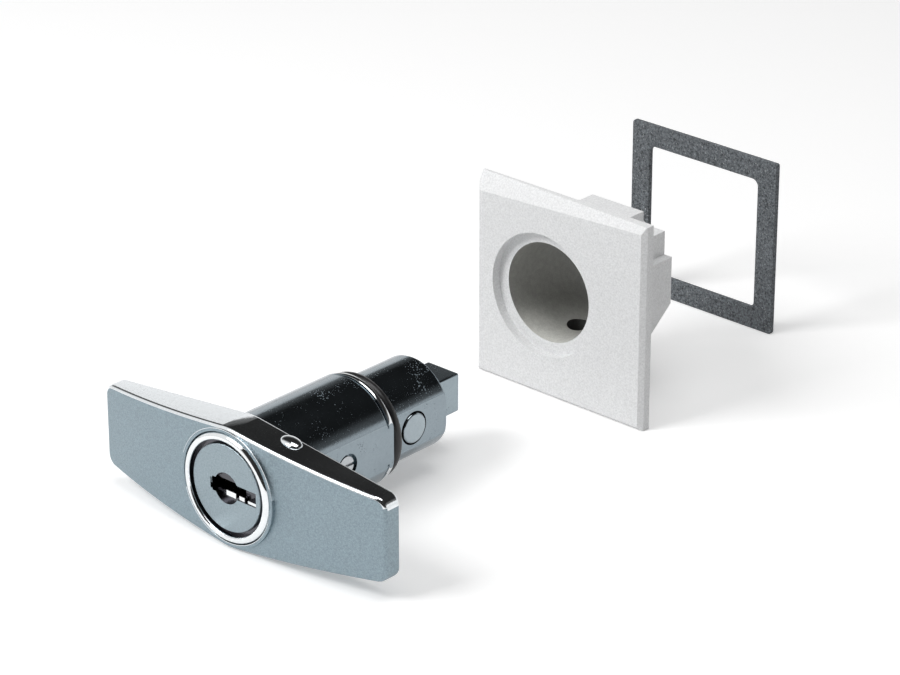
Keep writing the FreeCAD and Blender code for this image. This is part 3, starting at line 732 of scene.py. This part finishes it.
class LOCK_OT_plug(bpy.types.Operator):
    """Build the plug with its keyhole"""

    bl_idname = "lock.plug"
    bl_label = "Plug"

    def execute(self, context):
        head = PLUG_HEAD_RADIUS
        plug = turned("plug_face", [
            (head - 0.3, 0.0), (head - 0.13, 0.05), (head - 0.03, 0.16), (head, 0.32), (head, 1.4),
            (PLUG_RADIUS, 1.4), (PLUG_RADIUS, 24.4)])
        fuse(plug, box("tail", (-2.22, 23.4, -2.22), (2.22, 25.65, 2.22)))
        key_round = rod("key_round", "Y", KEY_HOLE_RADIUS, -1.0, 0.9, sides=64)
        cut(plug, key_round,
            box("key_face", (-3.6, -1.0, -1.45), (7.6, 1.1, 1.45)),
            box("key_slot", (-4.1, 0.0, -1.1), (4.1, 18.5, 1.1)))
        for k in range(WAFERS):
            y = WAFER_FIRST + WAFER_PITCH * k
            cut(plug, box("wafer_slot", (-8, y - 0.12, -WAFER_SLOT_HALF), (8, y + 1.12, WAFER_SLOT_HALF)))
        ribs = []
        for x0, x1, top in KEYWAY_RIBS:
            rib = box("rib", (x0, 0.18, -1.46), (x1, 1.12, top))
            soften(rib, 0.12, 2)
            ribs.append(rib)
        cut(plug, cut(rod("groove", "Y", 7.0, 23.6, 24.46), rod("keep", "Y", 5.0, 22.0, 26.0)))
        join(plug, *ribs)
        finish_piece(plug, "plug", "satin_steel", "face", "cylinder_plug", angle=28.0)
        # Painted shade: the inner faces of the keyhole are coloured near black; the fronts of the ribs are
        # polished
        plug.data.materials.append(FINISHES["keyway"]())
        plug.data.materials.append(FINISHES["polished"]())
        for face in plug.data.polygons:
            middle = face.center / MM
            if 0.02 < middle.y < 18.6 and math.hypot(middle.x, middle.z) < 7.9:
                face.material_index = 2 if face.normal.y < -0.3 and middle.y < 0.6 else 1
        return {"FINISHED"}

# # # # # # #

▸ **Exercise directions**
Copy out the full listing exactly.

▸ **Expected answer**
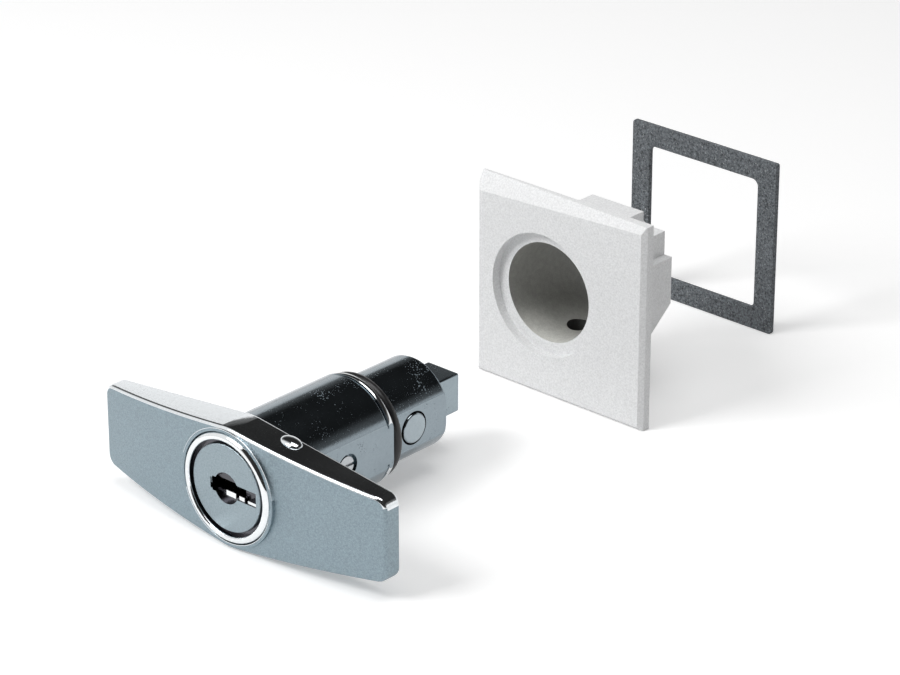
Keep writing the FreeCAD and Blender code for this image. This is part 3, starting at line 732 of scene.py. This part finishes it.
class LOCK_OT_plug(bpy.types.Operator):
    """Build the plug with its keyhole"""

    bl_idname = "lock.plug"
    bl_label = "Plug"

    def execute(self, context):
        head = PLUG_HEAD_RADIUS
        plug = turned("plug_face", [
            (head - 0.3, 0.0), (head - 0.13, 0.05), (head - 0.03, 0.16), (head, 0.32), (head, 1.4),
            (PLUG_RADIUS, 1.4), (PLUG_RADIUS, 24.4)])
        fuse(plug, box("tail", (-2.22, 23.4, -2.22), (2.22, 25.65, 2.22)))
        key_round = rod("key_round", "Y", KEY_HOLE_RADIUS, -1.0, 0.9, sides=64)
        cut(plug, key_round,
            box("key_face", (-3.6, -1.0, -1.45), (7.6, 1.1, 1.45)),
            box("key_slot", (-4.1, 0.0, -1.1), (4.1, 18.5, 1.1)))
        for k in range(WAFERS):
            y = WAFER_FIRST + WAFER_PITCH * k
            cut(plug, box("wafer_slot", (-8, y - 0.12, -WAFER_SLOT_HALF), (8, y + 1.12, WAFER_SLOT_HALF)))
        ribs = []
        for x0, x1, top in KEYWAY_RIBS:
            rib = box("rib", (x0, 0.18, -1.46), (x1, 1.12, top))
            soften(rib, 0.12, 2)
            ribs.append(rib)
        cut(plug, cut(rod("groove", "Y", 7.0, 23.6, 24.46), rod("keep", "Y", 5.0, 22.0, 26.0)))
        join(plug, *ribs)
        finish_piece(plug, "plug", "satin_steel", "face", "cylinder_plug", angle=28.0)
        # Painted shade: the inner faces of the keyhole are coloured near black; the fronts of the ribs are
        # polished
        plug.data.materials.append(FINISHES["keyway"]())
        plug.data.materials.append(FINISHES["polished"]())
        for face in plug.data.polygons:
            middle = face.center / MM
            if 0.02 < middle.y < 18.6 and math.hypot(middle.x, middle.z) < 7.9:
                face.material_index = 2 if face.normal.y < -0.3 and middle.y < 0.6 else 1
        return {"FINISHED"}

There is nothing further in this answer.